Common Mistakes to Avoid
One common mistake is adding too many symbols. A whistle, ball, shield, flame, star, wave, and lightning bolt all in one logo will feel cluttered. Choose one main idea and one supporting idea. Simplicity helps people remember the design.
Another mistake is making the whistle too realistic. Highly detailed shading, reflections, and tiny parts may look nice in a large digital image, but they often fail in practical use. A logo is not an illustration; it needs to be recognizable quickly.
It is also important to avoid confusing the logo’s tone. A safety training company should not look like a playful youth soccer team, and a kids’ sports camp should not look like a strict emergency enforcement agency.
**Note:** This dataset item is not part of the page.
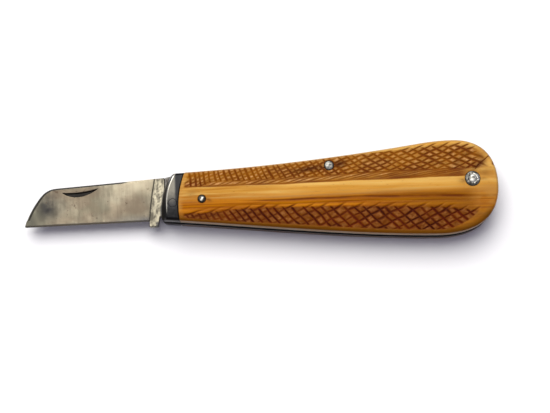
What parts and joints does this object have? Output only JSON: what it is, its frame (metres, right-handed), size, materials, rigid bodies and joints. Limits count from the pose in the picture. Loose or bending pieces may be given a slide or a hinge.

The whistle may be the shared symbol, but style determines the message.
Final Thoughts
A logo whistle is a compact symbol with a loud message. It can represent control, communication, protection, teamwork, speed, and leadership, making it a natural fit for both sports and safety brands. The best designs are not just attractive; they are clear, appropriate, memorable, and easy to use across many formats.
Whether you are building an identity for a referee group, coaching academy, lifeguard service, school safety program, or athletic training brand, start with the core meaning of the whistle. Then shape it with the right colors, typography, layout, and supporting symbols. When designed thoughtfully, a whistle logo does exactly what the real object does: it gets attention immediately and sends a signal people understand.